Cependant, plusieurs questions restent en suspens dans la nouvelle proposition de règlement de l’UE sur le méthane. Elles doivent être résolues maintenant que le Parlement européen et le Conseil de l’UE travaillent à l’adoption de la nouvelle législation dont le besoin est urgent.
L’UE doit utiliser les meilleures technologies disponibles pour minimiser les émissions involontaires. La Commission a basé sa proposition sur des limitations technologiques qui n’existent plus. La technologie de détection du méthane a évolué rapidement au cours des dernières années, ce qui a permis de mettre à disposition des appareils et des méthodes plus performants. Les principaux acteurs industriels ont testé et appliqué les nouvelles solutions, qui ont donc fait leurs preuves.
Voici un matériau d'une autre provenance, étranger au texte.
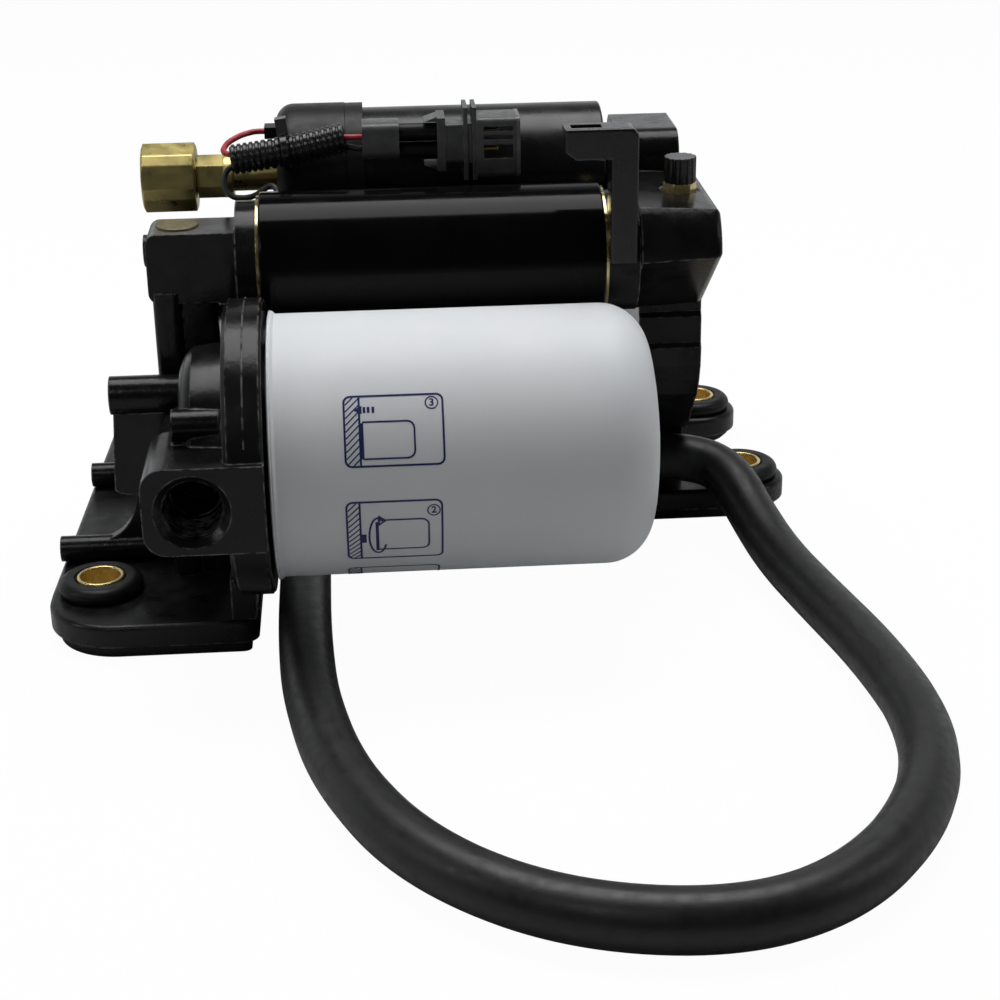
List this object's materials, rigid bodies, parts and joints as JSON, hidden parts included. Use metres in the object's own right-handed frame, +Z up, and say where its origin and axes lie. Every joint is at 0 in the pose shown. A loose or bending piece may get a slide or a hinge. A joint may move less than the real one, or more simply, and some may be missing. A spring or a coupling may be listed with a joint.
{
  "type": "electric fuel pump",
  "caption": "Electric fuel pumps in cans beside a spin-on filter, between black castings on a rubber-mounted base, with a short wiring lead and a cooling hose loop.",
  "frame": {"origin": "middle of the base's and inlet port's outline, on the surface the unit stands on", "axes": "+X to the right along the pumps and the filter, +Y from the filter to the back pump, +Z up"},
  "size_m": [0.31, 0.4327, 0.1829],
  "materials": {
    "casting": "gloss black powder coat",
    "base": "gloss black powder coat",
    "rubber": "matte",
    "hose_rubber": "matte",
    "brass": "satin",
    "can_gloss": "gloss",
    "can_satin": "satin",
    "filter_white": "gloss",
    "zinc_yellow": "satin plating",
    "plastic_black": "satin",
    "plastic_gray": "satin",
    "steel": "satin",
    "laminations": "matte",
    "copper": "satin",
    "magnet": "matte",
    "carbon": "matte",
    "cast_aluminium": "matte",
    "wire_red": "gloss",
    "wire_black": "gloss"
  },
  "bodies": {
    "module": {"back_brush_cap": "cast_aluminium", "back_brushes": "carbon", "back_can": "can_satin", "back_magnets": "magnet", "back_pump_head": "cast_aluminium", "base_plate": "base", "boot_band": "rubber", "cable_tie": "plastic_gray", "conduit": "plastic_black", "connector_body": "plastic_gray", "connector_cover": "plastic_gray", "connector_pins": "brass", "connector_seals": "rubber", "connector_shell": "plastic_gray", "filter_nipple": "steel", "front_brush_cap": "cast_aluminium", "front_brushes": "carbon", "front_can": "can_gloss", "front_magnets": "magnet", "front_pump_head": "cast_aluminium", "front_ring_left": "zinc_yellow", "front_ring_right": "zinc_yellow", "grommet_front_left": "rubber", "grommet_front_right": "rubber", "grommet_rear_left": "rubber", "grommet_rear_right": "rubber", "hose": "hose_rubber", "hose_clamp_left": "steel", "hose_clamp_right": "steel", "hose_stub_left": "cast_aluminium", "hose_stub_right": "cast_aluminium", "housing_plug": "brass", "housing_screws": "steel", "left_housing": "casting", "outlet_tube": "brass", "pump_boot": "rubber", "right_housing": "casting", "sleeve_front_left": "brass", "sleeve_front_right": "brass", "sleeve_rear_left": "brass", "sleeve_rear_right": "brass", "valve_body": "brass", "wire_black": "wire_black", "wire_red": "wire_red", "wiring_bracket": "plastic_black"},
    "filter_seal": {"filter_gasket": "rubber"},
    "filter": {"filter_can": "filter_white"},
    "coupling_nut": {"outlet_nut": "brass"},
    "cap_seal": {"valve_seal": "rubber"},
    "cap": {"valve_cap": "plastic_black"},
    "pin": {"valve_pin": "brass"},
    "front_armature": {"front_shaft": "steel", "front_rotor": "laminations", "front_commutator": "copper", "front_impeller": "plastic_black"},
    "back_armature": {"back_shaft": "steel", "back_rotor": "laminations", "back_commutator": "copper", "back_impeller": "plastic_black"}
  },
  "joints": [
    {"name": "front_pump_spin", "type": "hinge", "parent": "module", "child": "front_armature", "pos_m": [0, -0.0295, 0.1313], "axis": [1, 0, 0], "continuous": true},
    {"name": "back_pump_spin", "type": "hinge", "parent": "module", "child": "back_armature", "pos_m": [0, 0.0295, 0.1495], "axis": [1, 0, 0], "continuous": true},
    {"name": "filter_travel", "type": "slide", "parent": "module", "child": "filter_seal", "axis": [1, 0, 0], "range_m": [0, 0.011]},
    {"name": "filter_turn", "type": "hinge", "parent": "filter_seal", "child": "filter", "pos_m": [0, -0.0805, 0.0775], "axis": [1, 0, 0], "range_deg": [0, 2160]},
    {"name": "nut_swivel", "type": "hinge", "parent": "module", "child": "coupling_nut", "pos_m": [-0.1, 0.0295, 0.1495], "axis": [1, 0, 0], "continuous": true},
    {"name": "cap_travel", "type": "slide", "parent": "module", "child": "cap_seal", "axis": [0, 0, 1], "range_m": [0, 0.004]},
    {"name": "cap_turn", "type": "hinge", "parent": "cap_seal", "child": "cap", "pos_m": [0.0935, -0.0185, 0.1575], "axis": [0, 0, 1], "range_deg": [0, 1815]},
    {"name": "pin_press", "type": "slide", "parent": "module", "child": "pin", "axis": [0, 0, -1], "range_m": [0, 0.0012], "stiffness_N_per_m": 400, "springref_m": -0.002}
  ],
  "couplings": [
    {"joint": "filter_travel", "follows": "filter_turn", "m_per_rad": 0.00028871},
    {"joint": "cap_turn", "follows": "cap_travel", "rad_per_m": 7913.3}
  ]
}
Dans la proposition actuelle, les fuites supérieures à 500 parties par million (ppm) doivent être réparées rapidement. Toutefois, il est essentiel que le règlement prévoie l’obligation de réparer toutes les fuites détectées dans un délai raisonnable. La Commission part du principe qu’une caméra d’imagerie optique des gaz (OGI) ne peut détecter avec la fiabilité voulue que les fuites de 500 ppm. Bien que l’OGI soit une technologie précieuse et utile, la technologie moderne de reniflage permet déjà de détecter des fuites beaucoup plus petites au niveau du site.
Il est essentiel que le règlement prévoie l’obligation de réparer toutes les fuites détectées dans un délai raisonnable. Les petites fuites peuvent rapidement se transformer en grosses fuites, mais celles-ci peuvent être évitées grâce à une surveillance adéquate. L’ensemble du site industriel doit également être mesuré, même les endroits difficiles d’accès, et pour les mesures descendantes ou au niveau du site, un flux massique doit être utilisé comme seuil, et non des valeurs de concentration comme proposé actuellement.
Les technologies permettant une quantification fiable existent déjà et il est temps de les utiliser à plus grande échelle. Le nouveau règlement de l’UE devrait refléter l’amélioration de nos capacités.